Italien

Das Leben nach Christi Geburt

Pompeji: Blick in die Via dell’Abbondanza. Foto: kw

Zu Besuch in Pompeji und Herkulaneum bei Neapel

„Nichts währt ewig“, hallt die mahnende Stimme des Hausherrn Julius Polybius durch den Raum, während seine Gestalt im Rauch entschwindet. Der als Hologramm „wiederauferstandene“ Beamte ist Teil eines neuen Angebots in Pompeji, mit dem die Besucher einen erleichterten Zugang zu der Stadt und der Zeit vor dem Vulkanausbruch vor 2.000 Jahren bekommen sollen.

Wer ins Vestibül tritt und die Tür schließt, hört „von draußen“ knarzende Karren, Pferdegetrappel, Rufe und das Hämmern auf Holz und Metall, als wäre man mittendrin im Alltag des 24. August 79 nach Christus in der kleinen Handelsstadt zwischen dem Vesuv und Neapel.

Feine Schwaden von Bergamotte und Wacholder durchziehen die Räume des Polybius-Hauses. Aus der Küche hört man Topfgeklapper und brutzelndes Fett. Ein Glöckchen ruft zum Abendessen. Doch dann heult plötzlich der Wind, Hunde bellen, von Ferne ist ein Donnern und Zischen zu hören, und der Reiseleiter bittet die Besucher in den schwarzen Salon, wo sich die nicht mehr vorhandene Tür akustisch mit einem Rums schließt.

Aufgeregte Stimmen, die immer hohler und verzerrter werden, tönen in der Dunkelheit. Nun erscheint die schwangere Tochter des Hausherrn stumm und entsetzt als Hologramm, kurz darauf hört man ihren Herzschlag und den ihres Fötus, bis auch diese verstummen und es totenstill wird. Eine Stille, die die zwölf Bewohner bis ins 20. Jahrhundert unter einem riesigen Berg von Asche und Gesteinsfragmenten einschloss.

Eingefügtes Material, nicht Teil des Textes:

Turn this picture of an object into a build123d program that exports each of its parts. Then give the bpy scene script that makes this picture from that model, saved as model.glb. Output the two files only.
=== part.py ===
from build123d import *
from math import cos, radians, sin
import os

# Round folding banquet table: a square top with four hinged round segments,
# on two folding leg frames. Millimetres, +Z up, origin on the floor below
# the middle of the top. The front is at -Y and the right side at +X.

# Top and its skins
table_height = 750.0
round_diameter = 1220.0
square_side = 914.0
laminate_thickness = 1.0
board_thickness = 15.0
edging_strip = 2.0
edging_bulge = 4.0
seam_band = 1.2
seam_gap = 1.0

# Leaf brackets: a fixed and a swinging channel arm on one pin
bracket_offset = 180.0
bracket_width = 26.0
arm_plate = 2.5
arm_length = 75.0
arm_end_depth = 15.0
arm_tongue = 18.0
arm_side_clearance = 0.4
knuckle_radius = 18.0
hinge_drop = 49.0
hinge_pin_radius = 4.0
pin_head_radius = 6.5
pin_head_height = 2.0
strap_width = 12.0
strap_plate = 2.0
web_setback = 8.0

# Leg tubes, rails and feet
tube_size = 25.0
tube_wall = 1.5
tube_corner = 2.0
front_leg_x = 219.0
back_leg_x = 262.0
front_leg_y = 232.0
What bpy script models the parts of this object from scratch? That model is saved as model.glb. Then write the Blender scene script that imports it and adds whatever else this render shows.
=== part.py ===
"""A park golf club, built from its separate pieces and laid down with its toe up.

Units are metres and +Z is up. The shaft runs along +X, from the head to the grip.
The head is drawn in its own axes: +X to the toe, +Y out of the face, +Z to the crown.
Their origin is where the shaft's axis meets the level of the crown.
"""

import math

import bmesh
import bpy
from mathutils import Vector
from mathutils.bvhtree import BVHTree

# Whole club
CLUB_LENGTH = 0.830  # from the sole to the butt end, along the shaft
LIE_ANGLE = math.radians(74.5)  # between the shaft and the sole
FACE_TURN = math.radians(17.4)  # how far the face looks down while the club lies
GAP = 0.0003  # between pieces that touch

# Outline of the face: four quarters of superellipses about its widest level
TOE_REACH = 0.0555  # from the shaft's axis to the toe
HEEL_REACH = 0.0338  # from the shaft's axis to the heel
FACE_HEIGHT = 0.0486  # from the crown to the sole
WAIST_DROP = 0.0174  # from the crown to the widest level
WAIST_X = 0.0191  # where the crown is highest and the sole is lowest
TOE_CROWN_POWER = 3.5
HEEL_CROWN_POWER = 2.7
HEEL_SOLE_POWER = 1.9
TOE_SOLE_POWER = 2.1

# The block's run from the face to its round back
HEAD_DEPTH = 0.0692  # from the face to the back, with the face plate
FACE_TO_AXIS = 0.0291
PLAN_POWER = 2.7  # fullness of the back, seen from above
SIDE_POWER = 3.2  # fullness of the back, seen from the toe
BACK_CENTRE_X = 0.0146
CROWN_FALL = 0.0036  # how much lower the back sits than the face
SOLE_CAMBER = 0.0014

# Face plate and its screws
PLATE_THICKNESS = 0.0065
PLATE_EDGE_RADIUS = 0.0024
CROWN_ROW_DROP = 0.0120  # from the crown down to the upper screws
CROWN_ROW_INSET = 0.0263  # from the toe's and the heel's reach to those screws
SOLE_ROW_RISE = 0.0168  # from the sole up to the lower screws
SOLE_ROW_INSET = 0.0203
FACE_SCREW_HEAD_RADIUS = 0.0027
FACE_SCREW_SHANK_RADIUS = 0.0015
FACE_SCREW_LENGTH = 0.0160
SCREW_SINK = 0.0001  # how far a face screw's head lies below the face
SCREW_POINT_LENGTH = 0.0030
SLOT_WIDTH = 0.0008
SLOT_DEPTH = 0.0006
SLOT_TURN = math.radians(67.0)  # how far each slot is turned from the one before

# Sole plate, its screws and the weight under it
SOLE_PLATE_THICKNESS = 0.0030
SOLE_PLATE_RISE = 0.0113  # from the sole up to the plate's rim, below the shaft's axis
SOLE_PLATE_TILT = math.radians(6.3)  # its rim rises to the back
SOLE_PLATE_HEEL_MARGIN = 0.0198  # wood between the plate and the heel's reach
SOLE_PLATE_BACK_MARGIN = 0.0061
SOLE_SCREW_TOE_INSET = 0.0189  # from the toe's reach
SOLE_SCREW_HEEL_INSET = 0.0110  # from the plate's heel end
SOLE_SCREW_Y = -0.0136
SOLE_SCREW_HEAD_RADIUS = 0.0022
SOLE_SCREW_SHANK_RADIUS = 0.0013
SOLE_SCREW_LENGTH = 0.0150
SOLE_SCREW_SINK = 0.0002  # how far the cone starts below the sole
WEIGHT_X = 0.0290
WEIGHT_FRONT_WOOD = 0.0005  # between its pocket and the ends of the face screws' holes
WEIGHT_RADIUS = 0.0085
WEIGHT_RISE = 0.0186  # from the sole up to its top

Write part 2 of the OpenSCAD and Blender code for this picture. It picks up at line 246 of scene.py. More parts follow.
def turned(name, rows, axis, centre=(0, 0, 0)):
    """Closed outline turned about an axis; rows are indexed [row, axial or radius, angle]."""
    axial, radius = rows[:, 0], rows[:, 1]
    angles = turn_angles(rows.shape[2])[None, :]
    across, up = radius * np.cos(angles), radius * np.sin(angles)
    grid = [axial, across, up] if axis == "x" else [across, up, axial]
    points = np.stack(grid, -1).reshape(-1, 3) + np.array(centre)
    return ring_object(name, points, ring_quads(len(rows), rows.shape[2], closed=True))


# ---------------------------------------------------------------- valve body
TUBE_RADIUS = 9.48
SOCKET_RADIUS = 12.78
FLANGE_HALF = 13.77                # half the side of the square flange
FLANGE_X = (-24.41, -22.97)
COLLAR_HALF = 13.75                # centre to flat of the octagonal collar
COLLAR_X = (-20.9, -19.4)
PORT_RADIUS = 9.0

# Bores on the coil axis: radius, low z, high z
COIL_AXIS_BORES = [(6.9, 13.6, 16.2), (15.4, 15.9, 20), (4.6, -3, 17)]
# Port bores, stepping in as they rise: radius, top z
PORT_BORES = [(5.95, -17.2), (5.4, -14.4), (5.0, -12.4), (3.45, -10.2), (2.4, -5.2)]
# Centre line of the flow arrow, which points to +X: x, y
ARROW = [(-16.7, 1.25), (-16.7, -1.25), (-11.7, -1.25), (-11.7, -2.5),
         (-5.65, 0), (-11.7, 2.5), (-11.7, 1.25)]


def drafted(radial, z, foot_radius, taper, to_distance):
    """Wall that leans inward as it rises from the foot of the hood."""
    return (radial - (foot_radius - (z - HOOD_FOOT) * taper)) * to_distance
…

Mit ihnen erstarrte damals die komplette Stadt Pompeji, in der bis zu 10.000 Menschen lebten. Wer nicht in die Häuser flüchtete, starb an Steinschlag und Glutlawinen oder erstickte durch die Vulkangase wie der Historiker Plinius der Ältere zwei Tage später vor den Stadttoren.

Zurück ins Heute. Für Pompejis 45 der 66 ausgegrabenen Hektar reicht ein Besuchstag kaum. Im etwa 20 Kilometer entfernten Herkulaneum wurden nur 4,5 Hektar wieder ausgegraben. Hier braucht man keine Inszenierung, um einen Eindruck vom Leben von damals zu bekommen. Da dieser Ort meterhoch von Lava überrollt wurde, konnten die Häuser fast komplett ausgegraben werden, auch Holztüren, Mobiliar und Stoffe blieben erhalten.

Und so spaziert man in den Ruinen wie in einem verlassenen Dorf herum. Viele Handwerkerwohnungen spiegeln die Arbeitswelt wider. Der Bäcker wohnte nicht weit vom Thermopolium entfernt, wo man zu Mittag aß. Eine Gasse weiter, und man steht in den Thermen, ganz nahe dem Priesterkolleg der Augustalen. Noch eine Gasse weiter und das heutige Ercolano ragt auf der Lava, die seinen Vorgänger im Sommer 79 ausgelöscht hatte.